To improve your MQL churn rate: 

  • Optimize your lead scoring model to better identify and prioritize top-quality leads
  • Improve your lead nurturing strategy
  • Invest in better targeting and audience segmentation techniques
  • Analyze exegraphic data to identify characteristics associated with high-quality MQLs

 

#4 MQL and SQL to customer conversion rate 

Ultimately, the goal of demand generation is to increase the number of people interested in signing up for your product or service. 

While you won’t always be able to directly attribute this metric to your demand generation campaign, it can be helpful to understand whether your campaigns correlate with an increase in conversions.

Here are some ideas on how to use demand generation content to increase conversions:

  • Create valuable demand generation content such as ebooks, white papers or blog posts that position your company as an authority in your niche 
  • Use calls-to-action (CTAs) in your demand generation content that encourages people to sign up for your product or service
  • Offer incentives such as discounts or coupons for people who sign up after engaging with your demand gen content

 

#5 Customer lifetime value (CLV)

Customer lifetime value is the total value a customer will bring to your company throughout their relationship with you.
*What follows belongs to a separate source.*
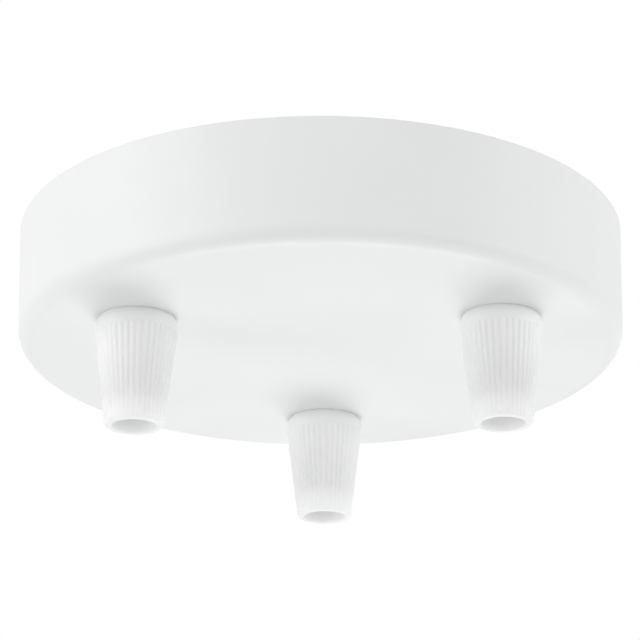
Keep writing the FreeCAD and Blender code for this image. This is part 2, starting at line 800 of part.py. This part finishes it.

And this one’s essential for your demand generation campaigns because it can help you:

  • Set a target CPA (cost per acquisition) that you are willing to spend to acquire a new customer
  • Determine which channels are most effective at acquiring high-value customers
  • Prioritize accounts that have a higher CLV

 

#6 Cost per acquisition (CPA)

CPA is the total cost of acquiring a new customer. And if your demand generation campaigns are generating a lot of low-quality leads, then your CPA will be higher than it needs to be.
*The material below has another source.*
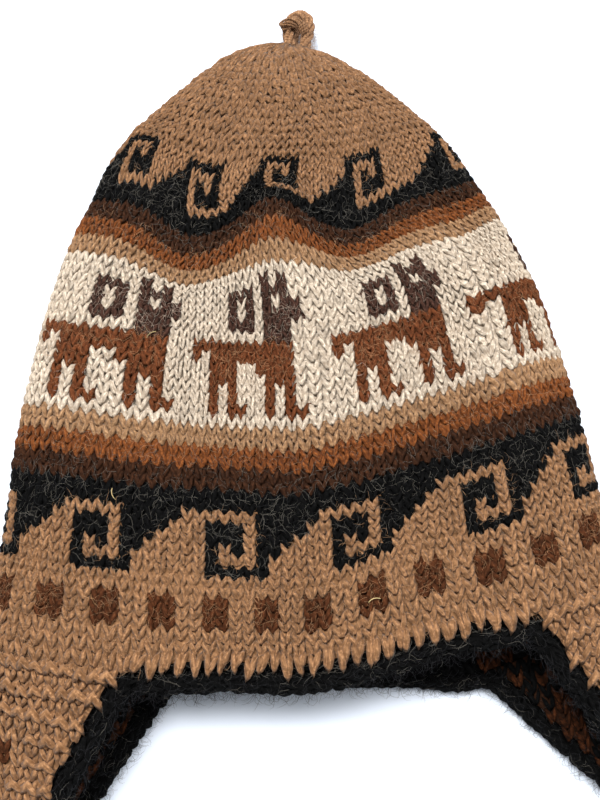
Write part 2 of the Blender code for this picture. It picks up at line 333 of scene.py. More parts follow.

Of course, demand generation isn’t the only thing that affects CPA. Things like our sales process and product also play a role. However, there are a few demand gen activities you can do to improve your CPA:

  • Improve your lead scoring system so that you’re only targeting leads that are likely to convert into customers
  • Nurture your leads with targeted content so they are more likely to convert when they are contacted by sales 
  • Use exegraphic data to identify and prioritize accounts that are a good fit for your product and show signs of being ready to buy

 

#7 Content performance metrics

Your demand generation campaign can only be as successful as the content that supports it. That’s why it’s important to track a few key metrics related to your content, such as:

  • Views
  • Downloads
  • Shares
  • Engagement 

You shouldn’t obsess too much over those metrics though. On their own, these metrics are vanity metrics that don’t tell you the full story of how effective your content is at generating demand or leads. 

However, when looked at in conjunction with other demand generation metrics, content performance metrics can give you a good idea of which content pieces are resonating with your audience and driving them further down the demand generation funnel. As a result, you’ll know which content pieces to double down on and which ones need improvement.
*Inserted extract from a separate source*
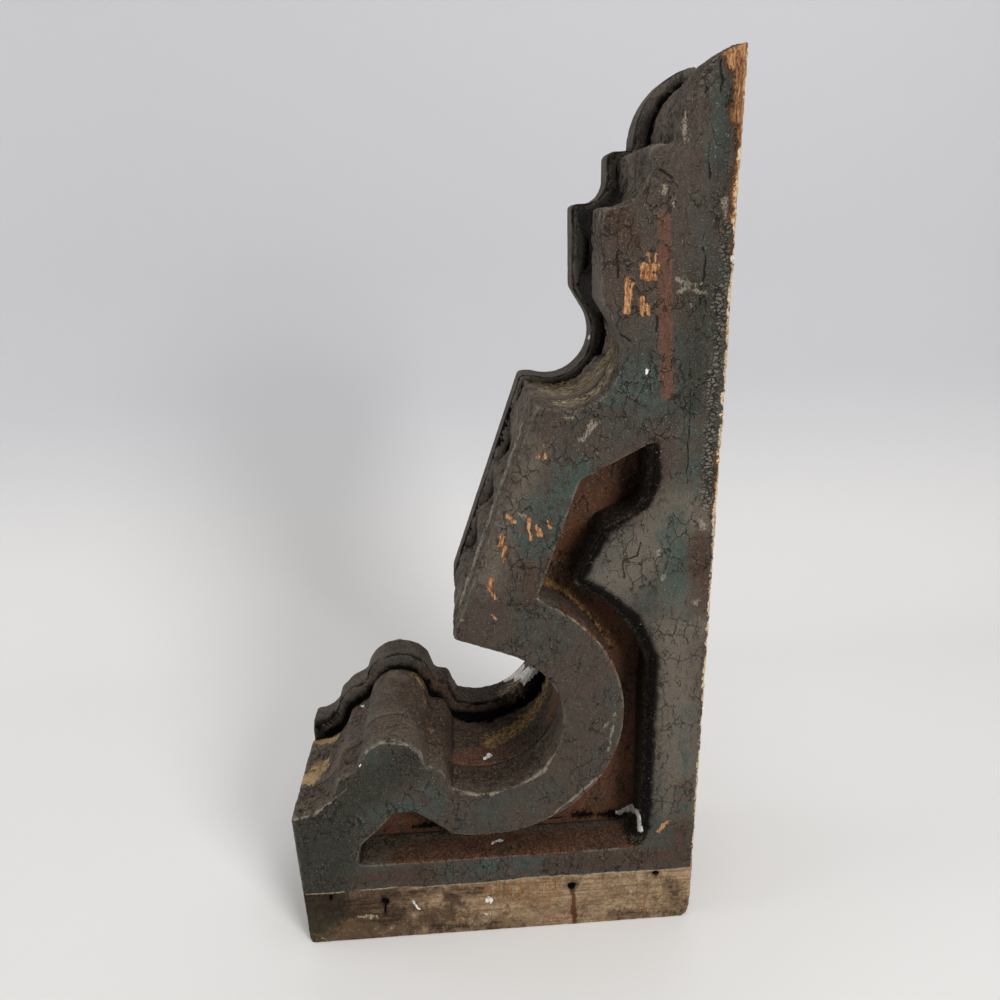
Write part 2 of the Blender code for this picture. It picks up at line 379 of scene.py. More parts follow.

If you want to improve the performance of your demand gen content, here are a few things you can try:

  • Revisit your ideal customer profile and ensure it’s still reflective of your best customers and not just static firmographic data
  • Develop a better understanding of what type of content each of your buyer personas needs at each stage of the buyer’s journey
  • Use exegraphic data to learn where key decision makers at your target companies are most likely to consume content (e.g. LinkedIn articles vs. Twitter posts)

 

#8 Close rate per channel

Your demand generation strategy will likely include multiple channels, such as paid advertising, organic search, social media and email marketing. It’s important to track the close rate for each channel so you can see which ones are performing well and invest more in those channels. 

For example, you might find that your paid search campaigns have a higher close rate than your organic search campaigns. Knowing this information, you may decide to invest more in paid search as opposed to social media or organic search.

 

#9 Marketing cycle length

Demand generation drives more qualified leads to the top of the sales funnel, which can help shorten the sales cycle and increase close rates.

Unfortunately, many companies get stuck in a long marketing cycle because they’re not generating enough demand. So, if you show that your demand generation campaigns contribute to shorter marketing cycles, stakeholders will take notice.

Some things that might indicate your demand generation campaigns have helped to shorten the marketing cycle include: 

  • More prospects moving from one stage of the marketing funnel to the next
  • Increased website traffic from targeted channels
  • Higher conversion rates from marketing qualified leads to sales qualified leads

 

#10 Contribution to total revenue

This is the ultimate metric that ties everything else together. If your demand generation campaigns don’t contribute to the bottom line, you need to re-evaluate your strategy. Why? Because, at the end of the day, you’ll have a hard time justifying your demand generation spend if it’s not directly impacting revenue.

But how do you measure this one? Here are a few ways to track the contribution of demand generation to revenue:

  • Calculate the percentage of new customers that came from demand generation initiatives
  • Look at the total revenue generated from new customers in a certain time period and compare it to the amount you spent on demand generation during that same period
  • Use customer lifetime value (CLV) to see how much revenue each new customer generated throughout their relationship with your company

 

How exegraphic data can help you run more effective demand generation campaigns

Exegraphic data is critical—yet often a missing piece—for understanding your target market well enough to generate demand that leads to sales. But what exactly are exegraphics? Exegraphics are any behavioral characteristic of a company that could be valuable in determining whether or not they’re fit or ready to buy your product or service.

For example, let’s say your company sells marketing automation software. By tapping into exegraphics, you could see which companies resemble your best customers—which ones have the characteristics you care about the most. Maybe that’s marketing orgs that are heavily investing in marketing sophistication and executing with a small team.

Using that information, you could then generate demand by running a webinar on how lean marketing teams can use marketing automation software to improve the efficiency of their campaigns and get better results.

 

Final thoughts

By understanding and tracking these key demand generation metrics, you can show your stakeholders the value of demand generation and how it contributes to achieving key performance indicators across all areas of the business. 

To get even more ROI from your demand generation campaigns, you can use exegraphic data to make sure you’re targeting the right companies with exactly the type of content that can influence them to buy.